━━━ EXTRACTED MATERIAL

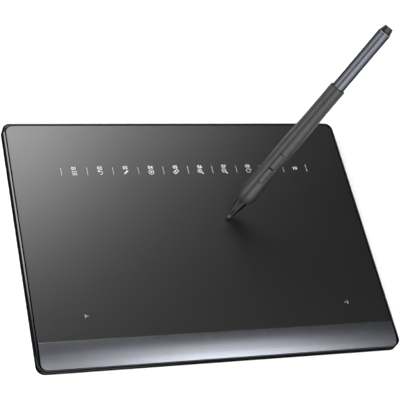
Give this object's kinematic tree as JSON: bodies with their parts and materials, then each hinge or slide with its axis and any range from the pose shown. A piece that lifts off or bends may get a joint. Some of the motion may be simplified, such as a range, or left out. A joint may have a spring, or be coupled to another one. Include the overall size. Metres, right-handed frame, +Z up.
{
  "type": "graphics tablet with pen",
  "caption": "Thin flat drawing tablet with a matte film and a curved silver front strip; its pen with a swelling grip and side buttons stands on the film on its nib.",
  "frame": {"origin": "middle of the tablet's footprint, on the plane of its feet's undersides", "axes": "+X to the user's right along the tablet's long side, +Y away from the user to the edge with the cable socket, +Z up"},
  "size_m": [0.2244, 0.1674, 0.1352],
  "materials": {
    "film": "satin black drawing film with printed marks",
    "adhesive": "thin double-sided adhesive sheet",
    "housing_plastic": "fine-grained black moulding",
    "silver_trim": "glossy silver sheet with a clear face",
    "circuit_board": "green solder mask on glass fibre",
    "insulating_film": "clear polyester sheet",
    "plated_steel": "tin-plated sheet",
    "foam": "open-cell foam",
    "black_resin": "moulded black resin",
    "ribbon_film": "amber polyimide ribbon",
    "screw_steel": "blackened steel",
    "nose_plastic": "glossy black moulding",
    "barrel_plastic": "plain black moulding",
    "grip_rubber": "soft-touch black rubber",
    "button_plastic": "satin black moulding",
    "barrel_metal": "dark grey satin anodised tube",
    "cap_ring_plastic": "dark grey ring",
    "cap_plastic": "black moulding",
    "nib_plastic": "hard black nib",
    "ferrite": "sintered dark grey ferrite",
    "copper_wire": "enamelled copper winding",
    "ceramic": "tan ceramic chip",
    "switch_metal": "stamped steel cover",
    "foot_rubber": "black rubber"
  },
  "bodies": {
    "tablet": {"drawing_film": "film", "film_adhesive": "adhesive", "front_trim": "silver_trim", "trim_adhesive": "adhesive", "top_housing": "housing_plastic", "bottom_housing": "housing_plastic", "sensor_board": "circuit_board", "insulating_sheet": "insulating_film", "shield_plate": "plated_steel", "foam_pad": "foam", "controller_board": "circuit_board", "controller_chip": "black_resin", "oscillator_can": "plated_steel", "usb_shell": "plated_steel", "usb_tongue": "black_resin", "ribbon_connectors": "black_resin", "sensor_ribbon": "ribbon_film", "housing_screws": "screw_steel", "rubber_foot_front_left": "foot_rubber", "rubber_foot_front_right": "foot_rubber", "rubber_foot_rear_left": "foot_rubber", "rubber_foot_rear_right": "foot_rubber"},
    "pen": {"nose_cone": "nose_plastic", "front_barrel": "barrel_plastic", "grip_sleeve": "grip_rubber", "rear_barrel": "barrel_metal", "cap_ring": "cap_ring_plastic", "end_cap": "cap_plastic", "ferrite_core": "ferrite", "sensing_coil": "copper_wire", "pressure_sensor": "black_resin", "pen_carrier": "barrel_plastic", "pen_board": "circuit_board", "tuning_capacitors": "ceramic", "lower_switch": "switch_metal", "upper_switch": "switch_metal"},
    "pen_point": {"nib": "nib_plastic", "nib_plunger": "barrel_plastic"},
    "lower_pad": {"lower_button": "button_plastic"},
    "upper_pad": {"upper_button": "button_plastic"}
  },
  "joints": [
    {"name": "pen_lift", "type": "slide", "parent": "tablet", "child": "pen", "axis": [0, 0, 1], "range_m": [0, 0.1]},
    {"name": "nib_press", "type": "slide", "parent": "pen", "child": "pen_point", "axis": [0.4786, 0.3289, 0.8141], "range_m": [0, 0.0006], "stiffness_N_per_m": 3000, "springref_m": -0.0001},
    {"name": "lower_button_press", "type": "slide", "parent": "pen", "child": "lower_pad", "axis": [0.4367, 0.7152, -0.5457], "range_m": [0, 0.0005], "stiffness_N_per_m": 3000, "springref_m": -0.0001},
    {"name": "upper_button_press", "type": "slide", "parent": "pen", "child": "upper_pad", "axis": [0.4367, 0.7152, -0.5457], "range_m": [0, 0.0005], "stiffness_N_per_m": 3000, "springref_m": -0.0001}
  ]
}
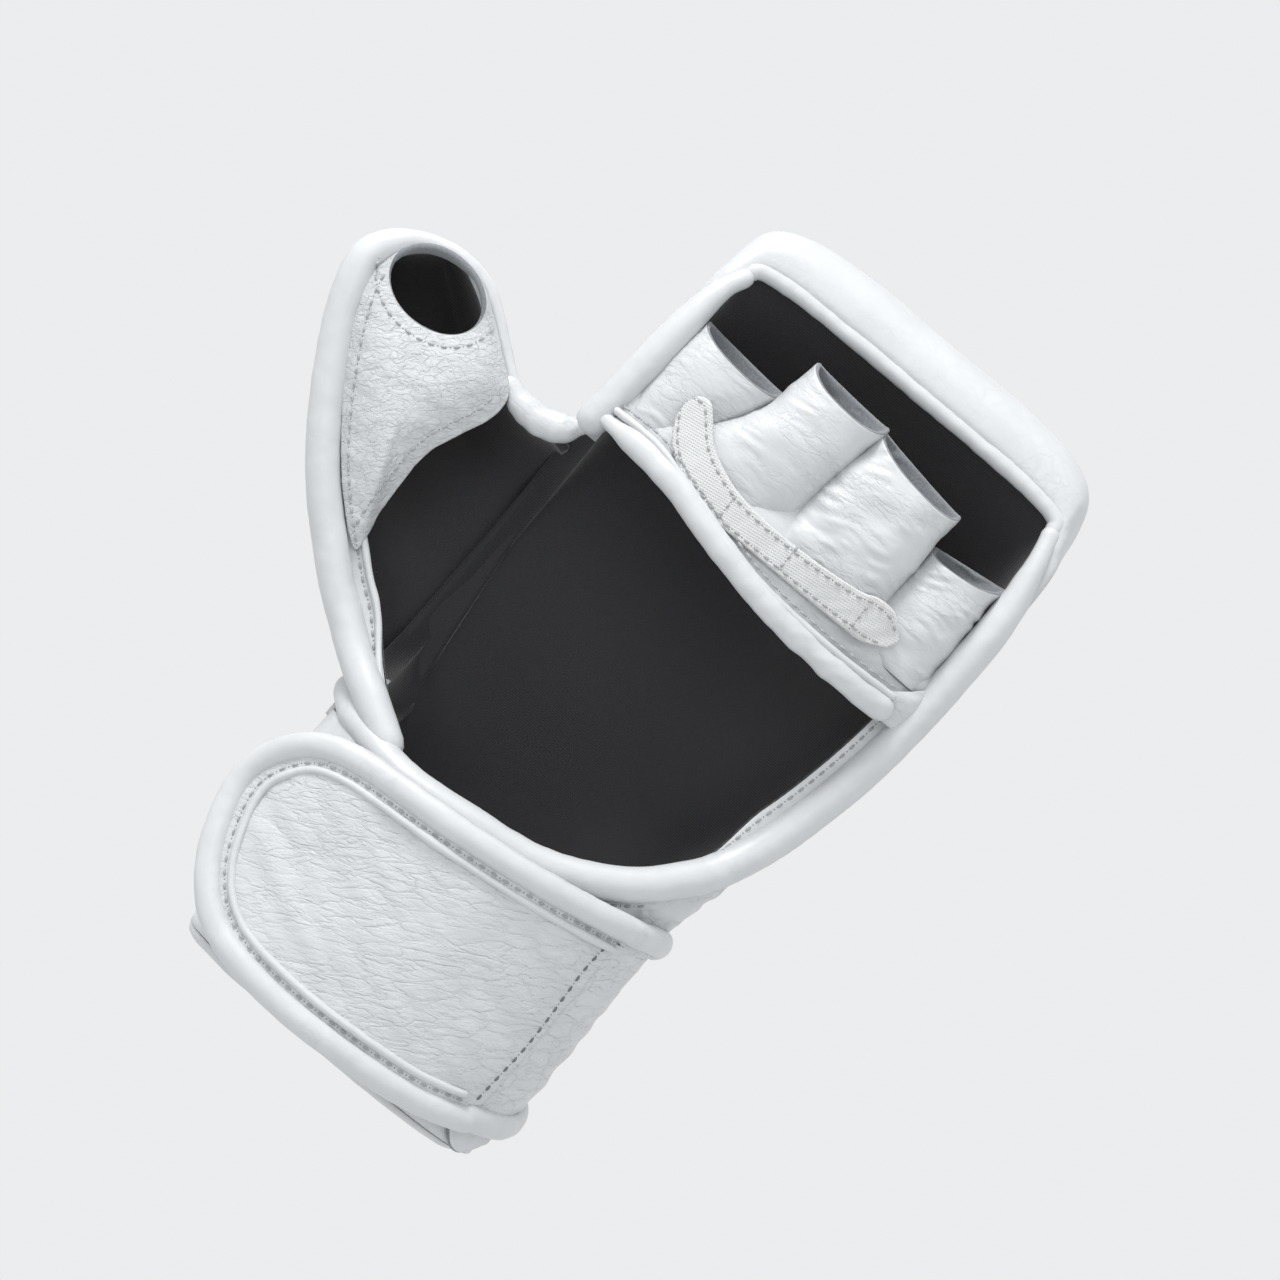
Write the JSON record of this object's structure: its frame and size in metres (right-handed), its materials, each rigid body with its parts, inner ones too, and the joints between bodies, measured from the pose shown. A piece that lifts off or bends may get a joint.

━━━━━━

YOUR GOAL
Output each entry precisely as given.

OUTPUT FOR THIS EXERCISE
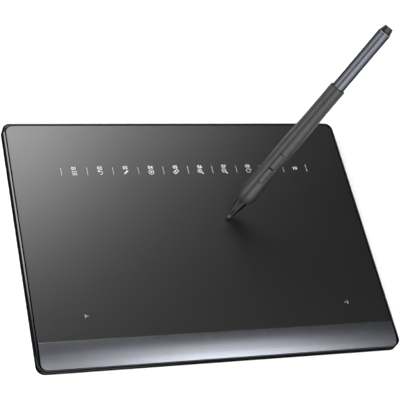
Give this object's kinematic tree as JSON: bodies with their parts and materials, then each hinge or slide with its axis and any range from the pose shown. A piece that lifts off or bends may get a joint. Some of the motion may be simplified, such as a range, or left out. A joint may have a spring, or be coupled to another one. Include the overall size. Metres, right-handed frame, +Z up.
{
  "type": "graphics tablet with pen",
  "caption": "Thin flat drawing tablet with a matte film and a curved silver front strip; its pen with a swelling grip and side buttons stands on the film on its nib.",
  "frame": {"origin": "middle of the tablet's footprint, on the plane of its feet's undersides", "axes": "+X to the user's right along the tablet's long side, +Y away from the user to the edge with the cable socket, +Z up"},
  "size_m": [0.2244, 0.1674, 0.1352],
  "materials": {
    "film": "satin black drawing film with printed marks",
    "adhesive": "thin double-sided adhesive sheet",
    "housing_plastic": "fine-grained black moulding",
    "silver_trim": "glossy silver sheet with a clear face",
    "circuit_board": "green solder mask on glass fibre",
    "insulating_film": "clear polyester sheet",
    "plated_steel": "tin-plated sheet",
    "foam": "open-cell foam",
    "black_resin": "moulded black resin",
    "ribbon_film": "amber polyimide ribbon",
    "screw_steel": "blackened steel",
    "nose_plastic": "glossy black moulding",
    "barrel_plastic": "plain black moulding",
    "grip_rubber": "soft-touch black rubber",
    "button_plastic": "satin black moulding",
    "barrel_metal": "dark grey satin anodised tube",
    "cap_ring_plastic": "dark grey ring",
    "cap_plastic": "black moulding",
    "nib_plastic": "hard black nib",
    "ferrite": "sintered dark grey ferrite",
    "copper_wire": "enamelled copper winding",
    "ceramic": "tan ceramic chip",
    "switch_metal": "stamped steel cover",
    "foot_rubber": "black rubber"
  },
  "bodies": {
    "tablet": {"drawing_film": "film", "film_adhesive": "adhesive", "front_trim": "silver_trim", "trim_adhesive": "adhesive", "top_housing": "housing_plastic", "bottom_housing": "housing_plastic", "sensor_board": "circuit_board", "insulating_sheet": "insulating_film", "shield_plate": "plated_steel", "foam_pad": "foam", "controller_board": "circuit_board", "controller_chip": "black_resin", "oscillator_can": "plated_steel", "usb_shell": "plated_steel", "usb_tongue": "black_resin", "ribbon_connectors": "black_resin", "sensor_ribbon": "ribbon_film", "housing_screws": "screw_steel", "rubber_foot_front_left": "foot_rubber", "rubber_foot_front_right": "foot_rubber", "rubber_foot_rear_left": "foot_rubber", "rubber_foot_rear_right": "foot_rubber"},
    "pen": {"nose_cone": "nose_plastic", "front_barrel": "barrel_plastic", "grip_sleeve": "grip_rubber", "rear_barrel": "barrel_metal", "cap_ring": "cap_ring_plastic", "end_cap": "cap_plastic", "ferrite_core": "ferrite", "sensing_coil": "copper_wire", "pressure_sensor": "black_resin", "pen_carrier": "barrel_plastic", "pen_board": "circuit_board", "tuning_capacitors": "ceramic", "lower_switch": "switch_metal", "upper_switch": "switch_metal"},
    "pen_point": {"nib": "nib_plastic", "nib_plunger": "barrel_plastic"},
    "lower_pad": {"lower_button": "button_plastic"},
    "upper_pad": {"upper_button": "button_plastic"}
  },
  "joints": [
    {"name": "pen_lift", "type": "slide", "parent": "tablet", "child": "pen", "axis": [0, 0, 1], "range_m": [0, 0.1]},
    {"name": "nib_press", "type": "slide", "parent": "pen", "child": "pen_point", "axis": [0.4786, 0.3289, 0.8141], "range_m": [0, 0.0006], "stiffness_N_per_m": 3000, "springref_m": -0.0001},
    {"name": "lower_button_press", "type": "slide", "parent": "pen", "child": "lower_pad", "axis": [0.4367, 0.7152, -0.5457], "range_m": [0, 0.0005], "stiffness_N_per_m": 3000, "springref_m": -0.0001},
    {"name": "upper_button_press", "type": "slide", "parent": "pen", "child": "upper_pad", "axis": [0.4367, 0.7152, -0.5457], "range_m": [0, 0.0005], "stiffness_N_per_m": 3000, "springref_m": -0.0001}
  ]
}
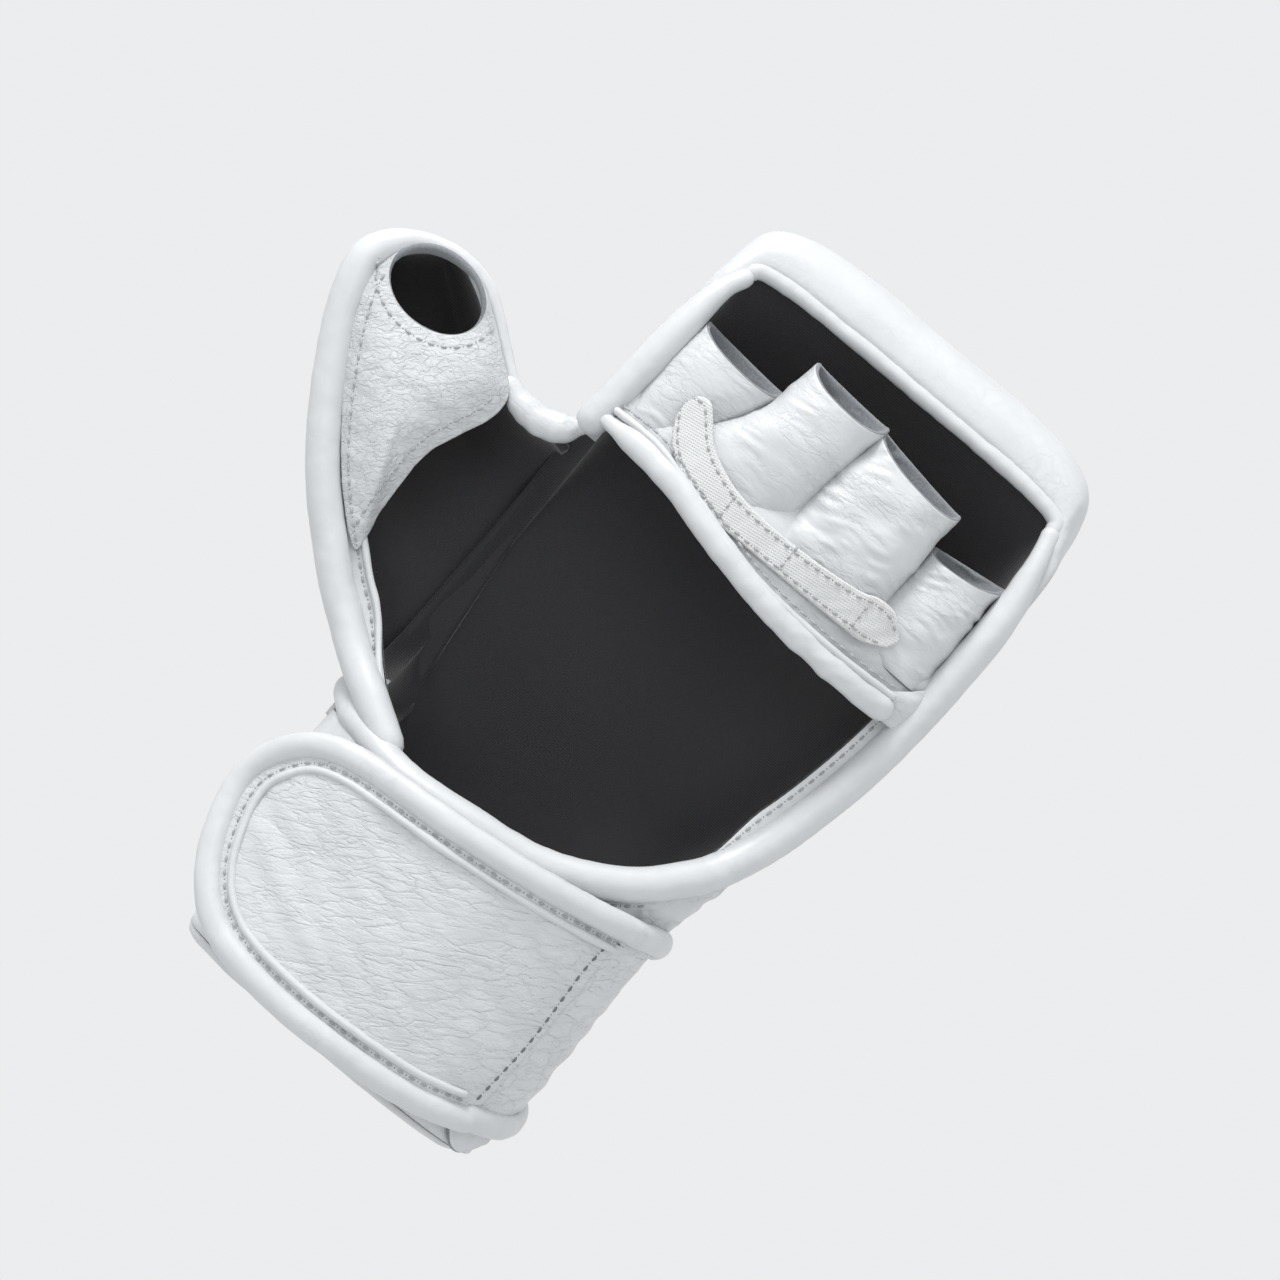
Write the JSON record of this object's structure: its frame and size in metres (right-handed), its materials, each rigid body with its parts, inner ones too, and the joints between bodies, measured from the pose shown. A piece that lifts off or bends may get a joint.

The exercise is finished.